«Ну что вы, Андрей Петрович, вам ещё жить и жить! Смотрите-ка, давление как у космонавта, а говорите до нового года не доживёте. Сейчас июль, осталось всего полгодика, а там зима, снежок, м-м-м, красота да и только! Внуки к вам снова приедут». И ложился Андрей Петрович спать со счастливой улыбкой, видел сны про внуков, наряженную ёлку и мандарины, ароматные как в детстве, а наутро его накрывали простынёй и увозили – тихонечко, украдкой, чтобы не тревожить тех, у кого осталось в запасе немного времени.
Глядя на всё вокруг, Казимир не мог отделаться от мысли, что через несколько лет сам может оказаться в схожем месте – в хосписе, где доживёт последние дни, обколотый бесполезными поддерживающими препаратами. С рассыпавшимся рассудком и умирающим телом. Он больше не будет мечтать о зиме, чтобы рвануть в горы кататься на сноуборде. Не будет думать, как мог бы по вечерам, сидя у окна с видом на заснеженные вершины, писать черновик новой книги. Не узнает своих родителей, а в отражении – человека, ставшего вдруг незнакомым и пугающим. Представляя себя таким, раздавленным и уничтоженным болезнью, Казимир каждый раз ощущал отвратительный страх и иррациональное, упрямое желание жить. Ему всего лишь тридцать три. Довольно тяжело убедить себя, что запертое в сейфе охотничье ружьё – теперь его единственный и верный друг, который протянет ему руку помощи, когда придёт время. Он попытался отогнать тяжёлые мысли. Совсем скрыться от них невозможно. Только ненадолго отпугнуть, чтобы не глодали истерзанный рассудок, а тихо выли где-то неподалёку.

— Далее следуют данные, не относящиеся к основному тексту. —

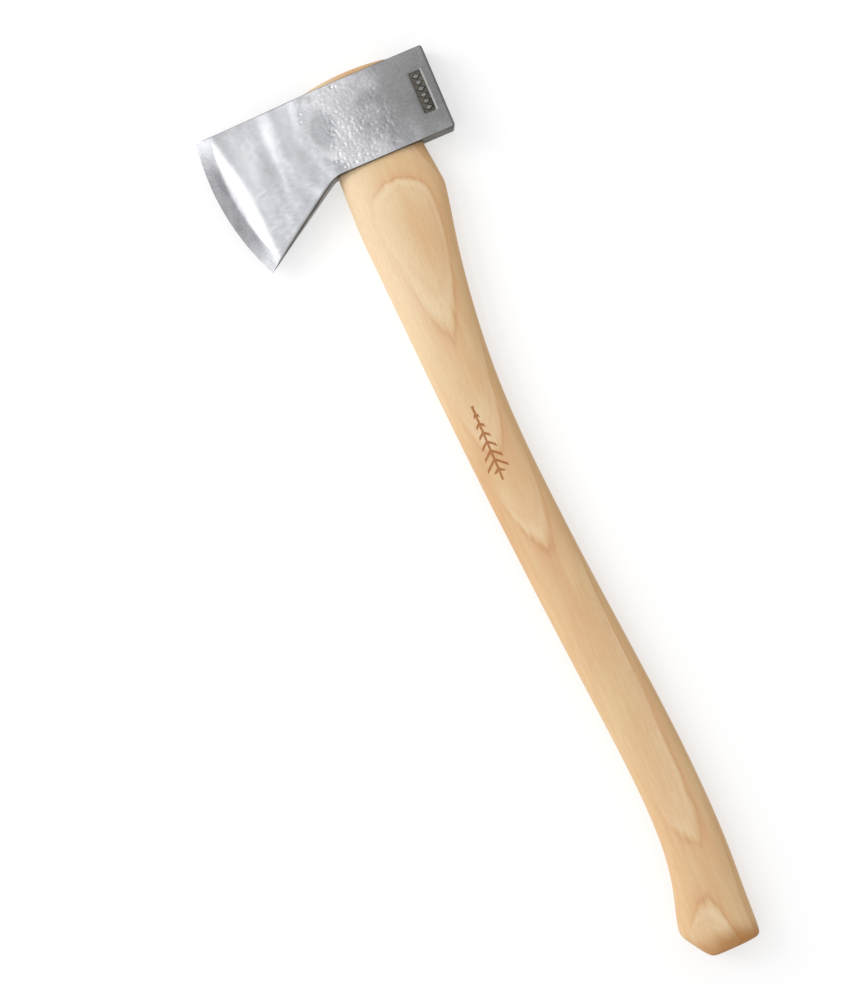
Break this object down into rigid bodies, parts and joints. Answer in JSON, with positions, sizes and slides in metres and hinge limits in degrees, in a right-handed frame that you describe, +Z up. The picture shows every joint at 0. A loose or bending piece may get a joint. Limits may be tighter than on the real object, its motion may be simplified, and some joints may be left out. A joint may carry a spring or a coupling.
{
  "type": "hatchet",
  "caption": "Forged hatchet with a bearded head and square poll, hung on a long swelling hardwood haft and locked by a wooden wedge and a steel cross wedge, for limbing and camp work.",
  "frame": {"origin": "under the centre of the eye, on the plane that the lower cheek rests on", "axes": "+X from the cutting edge to the poll, +Y from the butt of the haft to the top of the head, +Z up out of the upper cheek; the hatchet lies flat on its side"},
  "size_m": [0.159, 0.6114, 0.0222],
  "materials": {
    "forged_steel": "forged cheeks polished over, fine satin grind at the cutting edge, clear oil",
    "haft_wood": "sanded hardwood, clear boiled oil",
    "wedge_wood": "sawn and sanded, unfinished",
    "wedge_steel": "hammered flush and ground"
  },
  "bodies": {
    "root": {"head": "forged_steel", "haft": "haft_wood", "wooden_wedge": "wedge_wood", "steel_wedge": "wedge_steel"}
  },
  "joints": []
}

Перед палатой Казимир остановился. Дед привык видеть его другим – улыбчивым, с горящими глазами и ярким пламенем в душе. Конечно, он знал, что внук вытянул билет на экспресс на тот свет, и уже мчится к последней станции, обгоняя своих одногодок. Понял бы, почему его Казимирка теперь больше похож на прогоревший уголь, но расстраивать старика не хотелось. Больше всего хотелось просто уйти, но дед очень настойчиво и давно звал его зайти.
Казимир собрался с духом и потянул на себя дверь палаты. Дед сидел за столом у окна.
– Привет, дедуль.
Старик встрепенулся и обернулся на голос. На морщинистом лице расцвела живая, искренняя радость.
– Казимирка! А я тебя все высматривал, да так и пропустил. Глаза совсем слепые стали. А как давление прихватит, так все как в пятнах, – дед досадливо покачал головой и махнул рукой. – Ну да ладно, я тебя позвал не на здоровье жаловаться. Ты присядь… присядь. Мне с тобой потолковать надо. Давненько жду.
Казимир сел на стул рядом со столом. Задержал взгляд на вазе с крупными садовыми ромашками. Все свежие, а одна совсем поникла, белые лепестки скрутились, жёлтая серединка потемнела.
– Я через другой вход зашёл, боковая дверь была открыта. Так о чём ты хотел поговорить?
Дед цепко на него посмотрел и принялся вытаскивать из вазы увядший цветок.
– Там вон бумажные полотенца лежат, подай-ка мне.
Казимир дотянулся до подоконника и передал ему рулон, пока тот старательно ломал стебель. Дед оторвал кусок бумаги, завернул в него смятый цветок и положил на стол.
– Ну вот. Обратно пойдёшь – выбросишь.
– Ещё одну ромашку надо убрать, – глядя на цветы, тихо произнёс Казимир. – Чётное количество осталось.
– Ну и что теперь? Живой цветок губить только потому, что другому срок пришёл? Пускай стоят, как есть. Мне уж чего суеверий бояться. Таких во всяком случае, – дед снова пристально вгляделся во внука.
На морщинистом лице мелькнула растерянность.
– Разговор у меня к тебе не из простых, но ты послушай. Ты ведь знаешь, что я с прадедом твоим из Гарванова сюда перебрался. Места там – загляденье. Леса дремучие, как в сказке. Есть там одна невидаль, чего нигде больше не сыщешь.
Дед замялся. Неуверенно пригладил оборванный край бумажного полотенца. Вздохнул – словно собирался с мыслями.
– Дух там живёт лесной. Много лет до меня жил и до сих пор мается, – он очень внимательно посмотрел на Казимира.
В подскрипывающем голосе слышалась робкая неуверенность.
– Я совсем дитём был, когда в первый раз его увидел. В лесу заплутал, а он меня отыскал и к людям вывел. Посмотришь на него – не старый. Как ты. Может, даже помладше.